Picard groups of completed period images and the Deng-Robles problem

TL;DR

This paper investigates the algebraic structure of completed period images in degenerating Hodge structures, establishing a divisor-theoretic obstruction and confirming the Deng-Robles conjecture in one-dimensional cases.

Contribution

It identifies the Picard group obstruction to the algebraic description of completed period images and proves the Deng-Robles conjecture for one-dimensional pure period images.

Findings

Obstruction to algebraic description expressed as a Picard-generation statement.

Proved the Picard-generation statement for one-dimensional pure period images.
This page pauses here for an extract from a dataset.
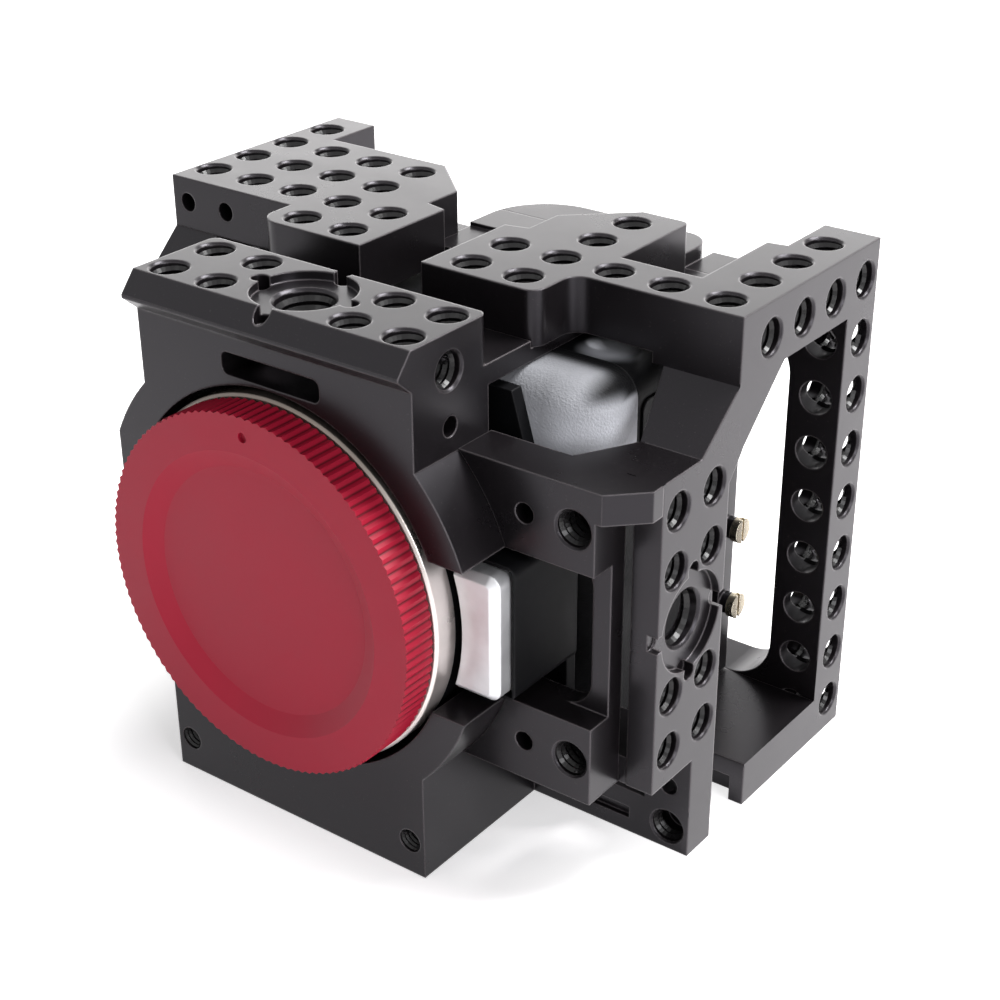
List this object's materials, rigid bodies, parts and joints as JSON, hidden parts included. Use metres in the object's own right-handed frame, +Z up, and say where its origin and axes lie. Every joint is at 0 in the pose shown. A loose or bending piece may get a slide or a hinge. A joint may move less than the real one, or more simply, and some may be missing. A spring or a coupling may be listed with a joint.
{
  "type": "camera cage",
  "caption": "Black machined cage round a compact bayonet-mount camera, with threaded accessory holes, split top plates, a release-button window and a serrated red body cap.",
  "frame": {"origin": "mouth of the tripod thread in the underside, below the lens axis", "axes": "+Z up, -Y out of the lens, +X towards the side with the release button"},
  "size_m": [0.1147, 0.0879, 0.092],
  "materials": {
    "anodised_black": "black hard-anodised, bead-blasted satin",
    "screw_steel": "plain steel",
    "washer_nylon": "natural nylon",
    "camera_grain": "light grey, grained",
    "camera_black": "black, finely textured",
    "key_black": "black, satin moulded",
    "screen_gloss": "glossy black",
    "sensor_glass": "coated",
    "mount_steel": "turned satin",
    "button_nickel": "satin nickel",
    "cap_red": "matte moulded red",
    "brass": "machined"
  },
  "bodies": {
    "cage": {"base_plate": "anodised_black", "bridge_screws": "screw_steel", "camera_body": "camera_black", "camera_front_cover": "camera_black", "camera_front_shell": "camera_grain", "camera_side_door": "camera_black", "clamp_post": "anodised_black", "foot_screws": "screw_steel", "front_frame": "anodised_black", "left_side_plate": "anodised_black", "left_top_plate": "anodised_black", "mount_ring": "mount_steel", "mount_screws": "screw_steel", "rear_frame": "anodised_black", "rear_screen": "screen_gloss", "rear_screws": "screw_steel", "right_top_plate": "anodised_black", "sensor_frame": "camera_black", "sensor_glass": "sensor_glass", "side_frame": "anodised_black", "top_deck": "anodised_black", "wing_plate": "anodised_black", "wing_screw": "screw_steel"},
    "red_cap": {"red_cap": "cap_red"},
    "release_button": {"release_button": "button_nickel"},
    "lock_pin": {"lock_pin": "screw_steel"},
    "clamp_jaw": {"clamp_jaw": "anodised_black"},
    "clamp_screw_upper": {"clamp_screw_upper": "brass"},
    "clamp_screw_lower": {"clamp_screw_lower": "brass"},
    "tie_down_washer": {"tie_down_washer": "washer_nylon"},
    "tie_down_screw": {"tie_down_screw": "screw_steel"},
    "key_button_low": {"key_button_low": "key_black"},
    "key_button_second": {"key_button_second": "key_black"},
    "key_button_third": {"key_button_third": "key_black"},
    "key_button_top": {"key_button_top": "key_black"}
  },
  "joints": [
    {"name": "cap_twist", "type": "hinge", "parent": "cage", "child": "red_cap", "pos_m": [0, -0.036, 0.046], "axis": [0, -1, 0], "range_deg": [0, 60]},
    {"name": "release_press", "type": "slide", "parent": "cage", "child": "release_button", "axis": [0, 1, 0], "range_m": [0, 0.0015], "stiffness_N_per_m": 400, "springref_m": -0.002},
    {"name": "pin_retract", "type": "slide", "parent": "cage", "child": "lock_pin", "axis": [0, 1, 0], "range_m": [0, 0.0015]},
    {"name": "clamp_jaw_slide", "type": "slide", "parent": "cage", "child": "clamp_jaw", "axis": [1, 0, 0], "range_m": [0, 0.001]},
    {"name": "clamp_screw_upper_turn", "type": "hinge", "parent": "clamp_jaw", "child": "clamp_screw_upper", "pos_m": [0.042, 0.0365, 0.0386], "axis": [1, 0, 0], "range_deg": [0, 720]},
    {"name": "clamp_screw_lower_turn", "type": "hinge", "parent": "clamp_jaw", "child": "clamp_screw_lower", "pos_m": [0.042, 0.0365, 0.0235], "axis": [1, 0, 0], "range_deg": [0, 720]},
    {"name": "tie_washer_slide", "type": "slide", "parent": "cage", "child": "tie_down_washer", "axis": [0, 0, -1], "range_m": [0, 0.00254]},
    {"name": "tie_screw_turn", "type": "hinge", "parent": "tie_down_washer", "child": "tie_down_screw", "pos_m": [0, 0.018, 0.002], "axis": [0, 0, -1], "range_deg": [0, 720]},
    {"name": "key_button_low_press", "type": "slide", "parent": "cage", "child": "key_button_low", "axis": [0, -1, 0], "range_m": [0, 0.0005], "stiffness_N_per_m": 300, "springref_m": -0.001},
    {"name": "key_button_second_press", "type": "slide", "parent": "cage", "child": "key_button_second", "axis": [0, -1, 0], "range_m": [0, 0.0005], "stiffness_N_per_m": 300, "springref_m": -0.001},
    {"name": "key_button_third_press", "type": "slide", "parent": "cage", "child": "key_button_third", "axis": [0, -1, 0], "range_m": [0, 0.0005], "stiffness_N_per_m": 300, "springref_m": -0.001},
    {"name": "key_button_top_press", "type": "slide", "parent": "cage", "child": "key_button_top", "axis": [0, -1, 0], "range_m": [0, 0.0005], "stiffness_N_per_m": 300, "springref_m": -0.001}
  ],
  "couplings": [
    {"joint": "pin_retract", "follows": "release_press", "ratio": 1},
    {"joint": "clamp_screw_upper_turn", "follows": "clamp_jaw_slide", "rad_per_m": 12566},
    {"joint": "clamp_screw_lower_turn", "follows": "clamp_jaw_slide", "rad_per_m": 12566},
    {"joint": "tie_screw_turn", "follows": "tie_washer_slide", "rad_per_m": 4947.4}
  ]
}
Confirmed the Deng-Robles conjecture in the one-dimensional case.

Abstract

A basic problem in the geometry of degenerating period maps is to determine whether their completed images admit an intrinsic algebraic description. For polarized variations of Hodge structure over smooth quasi-projective surfaces, Deng and Robles formulated such a problem in terms of the Kato-Nakayama-Usui completion of the period image and a conjectural Proj description involving the augmented Hodge line bundle and the boundary divisor on a smooth compactification of the base. We show that the essential obstruction to this description is divisor-theoretic: it may be expressed as a Picard-generation statement on the completed mixed period image. We prove this statement when the pure period image is one-dimensional, and consequently obtain the Deng-Robles Proj description in this case.